结构掺杂型Li_(1.12)K_(0.05)Mn_(0.57)Ni_(0.24)Nb_(0.02)O_(2)正极材料的合成及其性能提升机制研究

Preparation and Characterization of the Li_(1.12)K_(0.05)Mn_(0.57)Ni_(0.24)Nb_(0.02)O_(2)Cathode Material with Highly Improved Rate Cycling Performance for Lithium Ion Batteries

多元掺杂结构型富锂材料被广泛应用于合成高性能锂电池正极材料.本文采用高温固相方法,合成了K和Nb元素共掺杂Li_(1.12)K_(0.05)Mn_(0.57)Ni_(0.24)Nb_(0.02)O_(2)(2 LMN–K/Nb)材料,并进行相关结构表征,同时应用于锂离子电池的正极材料开展相关研究.结构分析表明,微量的元素K^(+)和Nb^(5+)分别掺入了富锂正极材料锂层和过渡金属(TM)层,并对富锂材料的动力学行为、电化学性能产生了明显影响.LMN–K/Nb在5C倍率的放电容量为145 mAh·g^(-1),在10C倍率放电容量达112 mAh·g^(-1),并在400次循环后保持83.1%的容量.在充放电循环过程中,微量元素掺杂起到了抑制富锂材料不可逆的副反应作用.该工作证实:为了提高LLO基锂电池正极材料的性能,在锂层和TM层中的进行多元元素取代是一种可行的策略.

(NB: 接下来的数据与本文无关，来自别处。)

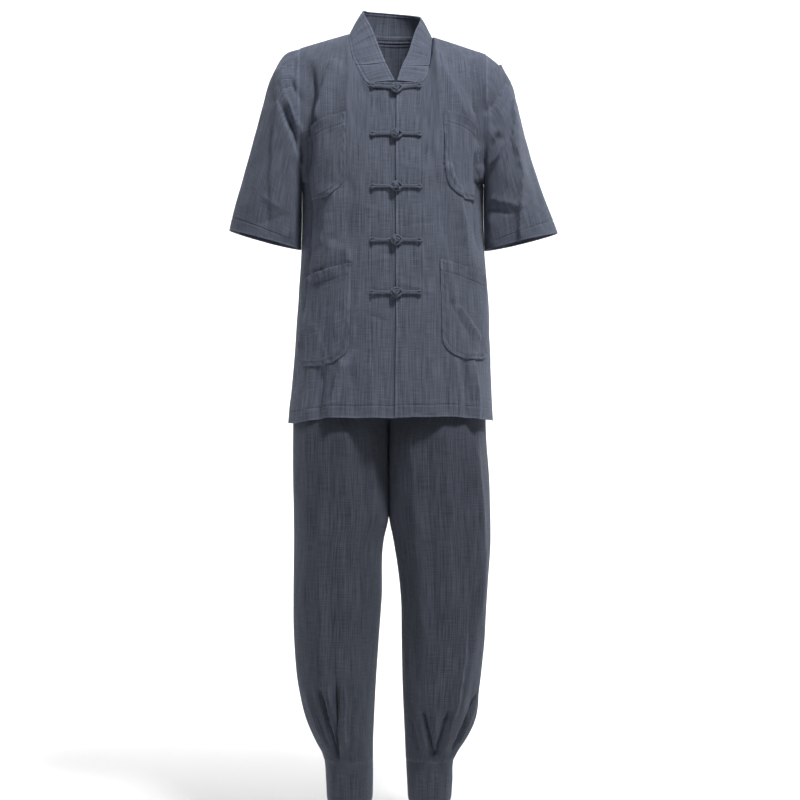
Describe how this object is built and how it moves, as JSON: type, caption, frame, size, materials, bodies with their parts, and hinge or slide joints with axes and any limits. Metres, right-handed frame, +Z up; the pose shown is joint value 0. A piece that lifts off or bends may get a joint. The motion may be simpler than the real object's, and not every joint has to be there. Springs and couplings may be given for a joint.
{
  "type": "monk suit",
  "caption": "Short-sleeved jacket with a banded V collar, knotted frog fastenings and slanted patch pockets, over wide trousers pleated into ankle cuffs, in hollow worn form.",
  "frame": {"origin": "between the shoulders at the base of the neck, where the wearer's shoulders carry the jacket", "axes": "+X to the wearer's left, -Y to the front, +Z up"},
  "size_m": [0.6271, 0.2757, 1.5088],
  "materials": {
    "jacket_cloth": "slubby plain weave, matt",
    "trouser_cloth": "slubby plain weave, matt",
    "cord_cloth": "bias cord of the same cloth, matt"
  },
  "bodies": {
    "root": {"jacket_back": "jacket_cloth", "jacket_front_right": "jacket_cloth", "jacket_front_left": "jacket_cloth", "sleeve_right": "jacket_cloth", "sleeve_left": "jacket_cloth", "collar_band": "jacket_cloth", "collar_end_right": "jacket_cloth", "collar_end_left": "jacket_cloth", "pocket_chest_right": "jacket_cloth", "pocket_chest_left": "jacket_cloth", "pocket_lower_right": "jacket_cloth", "pocket_lower_left": "jacket_cloth", "frog_knot_1": "cord_cloth", "frog_knot_2": "cord_cloth", "frog_knot_3": "cord_cloth", "frog_knot_4": "cord_cloth", "frog_knot_5": "cord_cloth", "frog_loop_1": "cord_cloth", "frog_loop_2": "cord_cloth", "frog_loop_3": "cord_cloth", "frog_loop_4": "cord_cloth", "frog_loop_5": "cord_cloth", "trouser_front_right": "trouser_cloth", "trouser_front_left": "trouser_cloth", "trouser_back_right": "trouser_cloth", "trouser_back_left": "trouser_cloth", "waistband": "trouser_cloth", "cuff_right": "trouser_cloth", "cuff_left": "trouser_cloth"}
  },
  "joints": []
}
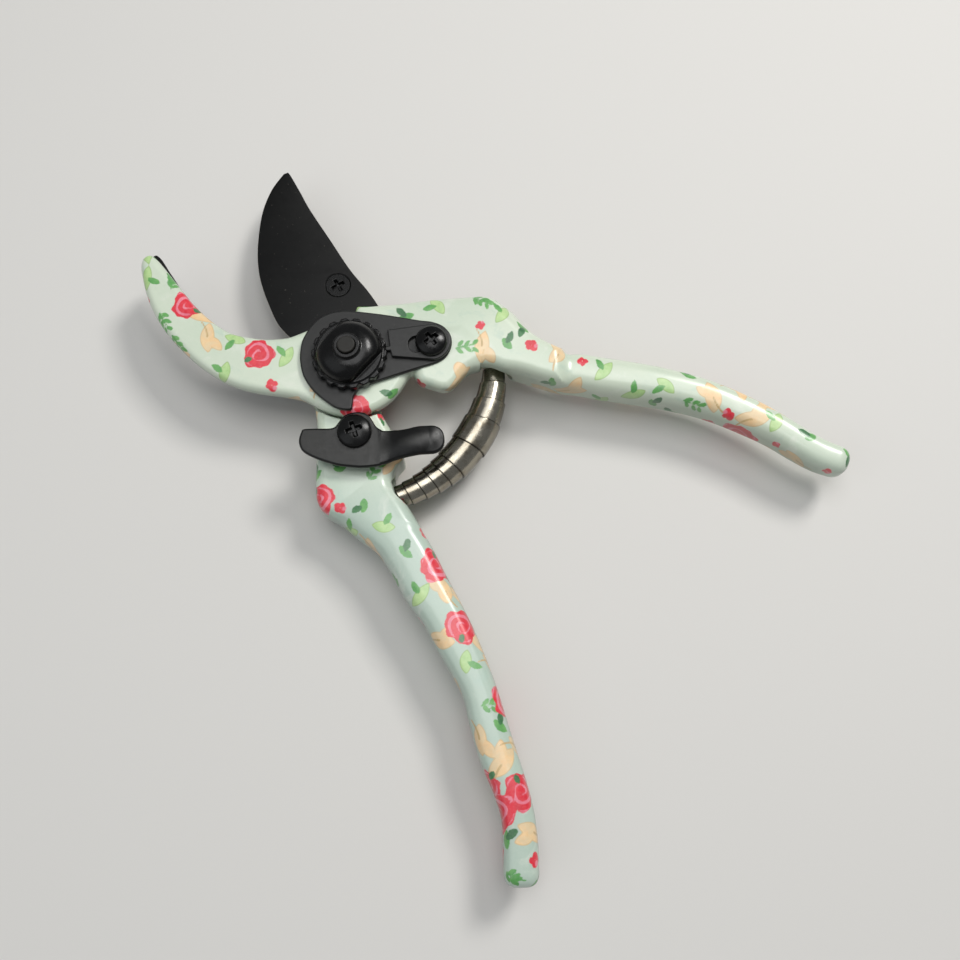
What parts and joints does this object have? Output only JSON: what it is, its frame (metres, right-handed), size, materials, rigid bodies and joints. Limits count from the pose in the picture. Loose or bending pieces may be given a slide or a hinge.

Multi-doped structured lithium rich materials are widely used in the synthesis of high-performance cathode materials for lithium-ion batteries.In this paper,Li_(1.12)K_(0.05)Mn_(0.57)Ni_(0.24)Nb_(0.02)O_(2)(LMN–K/Nb)as a novel high energy density cathode material was successfully synthesized and applied in lithium ion batteries by using a high-temperature solid-state method.Related structural characterization was carried out,too.Structural analysis shows that K^(+)and Nb^(5+)were doped into the lithium layer and transition metal(TM)layer of lithium-rich cathode materials,respectively,and had a significant impact on the dynamic behavior and electrochemical performance of the lithium-rich materials.LMN–K/Nb delivers an initial capacity of 145 mAh·g^(-1)at 5C rate and 112 mAh·g^(-1)at 10C rate,and maintains 83.1%after 400 cycles at 5C rate and 82.5%at 10C rate.By post-mortem analysis of long-term cycled LMN–K/Nb,K^(+)and Nb^(5+)are recognized to play a role in suppressing the irreversible side reactions in LLOs during cycling.This work demonstrates that dual elemental substitution into the lithium layer and TM layer is a feasible strategy to enhance the performance of LLO cathode materials.